The idea was born from the Stanford University labs where professor Dr. Patrick Brown started to make meat from plants in 2011, which offers up a much smaller environmental impact. The Impossible Burger, the company’s main product, is made from a combination of plants and is now available in more than a thousand restaurants across the U.S.

Brown said the mission begins in the U.S. but he wants his products to reach diners throughout the world and eventually replace the need for animal agriculture, which the company says occupies 25 percent of the planet’s freshwater.

“Our world-class investors enable us to ramp up rapidly and accomplish our urgent mission,” Brown said. “We are proud of the progress we’ve made –but frankly there are still millions of restaurants and billions of people who want meat. We won’t stop until the global food system is truly sustainable.”

Brown and other company heads say, although it has grown rapidly with expansions and increased funding in the past few months, demand is still very much ahead of supply. The company has plans to launch its products in more mainstream restaurants and, eventually, to debut in Asian markets.

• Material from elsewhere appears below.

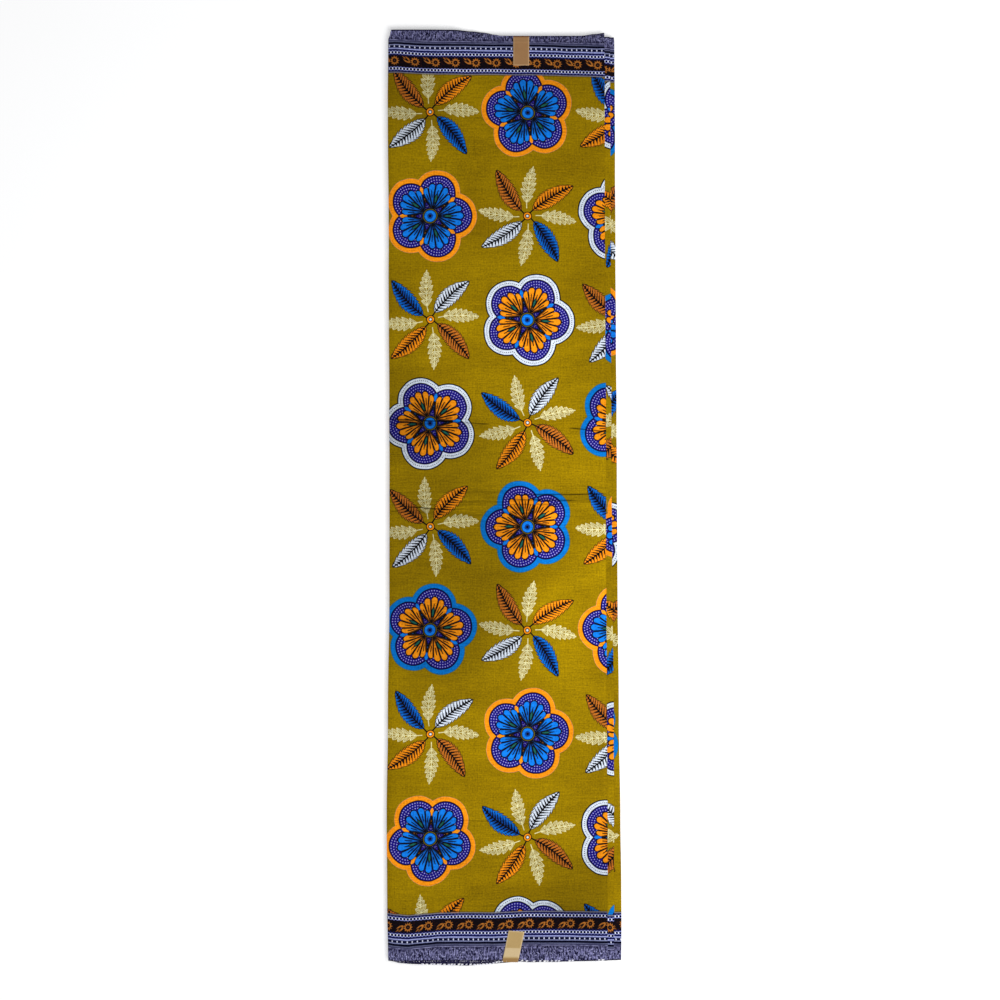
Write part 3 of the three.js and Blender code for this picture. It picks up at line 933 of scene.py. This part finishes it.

“We are growing so rapidly that we don’t want to narrowly define our valuation today,” said Chief Financial Officer and Chief Operations Officer David Lee.

The Impossible Burger was first put on plates in July of 2016 in New York at Chef David Chang’s restaurant Momofuku Nishi. It is now seen on menus of other notable, award-winning restaurants as chefs are beginning to commit to environmentally responsible menus.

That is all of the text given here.